What Is A 'K-Shaped' Economy?
Talk of a "K-shaped" economy has been brewing recently—where two groups experience increasingly different financial circumstances. The top arm of the K represents higher-income Americans whose wealth and incomes continue to climb, while the lower arm shows households with weaker income growth and heavy price pressures.
What that means is while higher-income consumers—bolstered by gains in the stock market and rising home values—are still spending, lower-income households are reigning back as inflation erodes their purchasing power and the job market tightens.
This has certainly been true in America: Bank of America Institute data found that in September, spending by lower-income households rose only about 0.6 percent year-over-year, compared with 2.6 percent growth for higher-income consumers—a clear split in spending momentum across income groups.
Powell: K-Shaped Economy is "Clearly a Thing"
When asked by a reporter over how sustainable a K-shaped economy is during the Fed’s rate-setting meeting on Wednesday, Powell said he wasn’t convinced the trend could last, but did acknowledge that the idea of a K-shaped economy was "clearly a thing" showing up in the Fed’s data.
"We hear about this a lot," he said. "If you listen to the earnings reports for consumer-facing companies that tend to deal with low- and moderate-income people, they’ll all say that we’re seeing people tightening their belts, changing products that they buy, buying less, and that sort of thing. And so it’s clearly a thing. It’s also clearly a thing that, asset values—housing values and securities values are high, and they tend to be owned by people more at the higher end of the income and wealth."

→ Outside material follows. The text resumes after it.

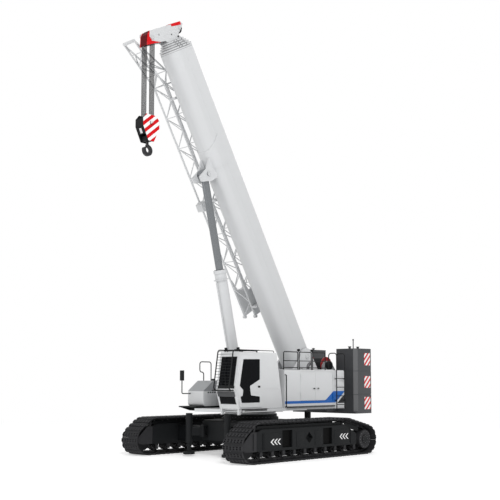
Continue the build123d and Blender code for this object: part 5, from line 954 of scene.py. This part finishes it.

Powell acknowledged uncertainty about the trend’s durability. "So as to how sustainable it is, I don’t know. Most of the consumption does happen by people who have more means. The top third accounts for way more than a third of the consumption, for example. So it’s a good question how sustainable that is."
He went on to explain that part of the Fed’s concern—raised during a separate discussion about the labor market—is that job growth may be weaker than the figures currently suggest. Powell said the Fed had been "partially flying blind" on employment data because the government shutdown prevented the Bureau of Labor Statistics from conducting its surveys for two months.
"So the data may be distorted and not just—not just sort of more volatile, but distorted. And that’s really because data was not collected in October and half of November," he said.
As a result, he warned, the available numbers may be overstating job creation, and the economy could instead be losing jobs. 
"Gradual cooling in the labor market has continued. Unemployment is now up three-tenths from June through September, payroll jobs averaging 40,000 per month since April. We think there’s an overstatement in these numbers by about 60,000, so that would be negative 20,000 per month. And also, just to point at one other thing, surveys of households and businesses both show declining supply and demand for workers," he said.
This week, the Fed lowered interest rates to a three-year low, with the benchmark rated dropping by a quarter point to a range of 3.5 to 3.75 percent, as widely expected on Wall Street. It was the third consecutive cut in borrowing costs.
President Donald Trump has called for the central bank to cut rates far more aggressively, while repeatedly criticizing Fed Chair Jay Powell. On Wednesday, he said the Fed’s interest rate cut should have been "at least double," while deriding the "deadhead Fed."
"This guy, the head of the Federal Reserve, is a stiff," Trump said, referring to Powell.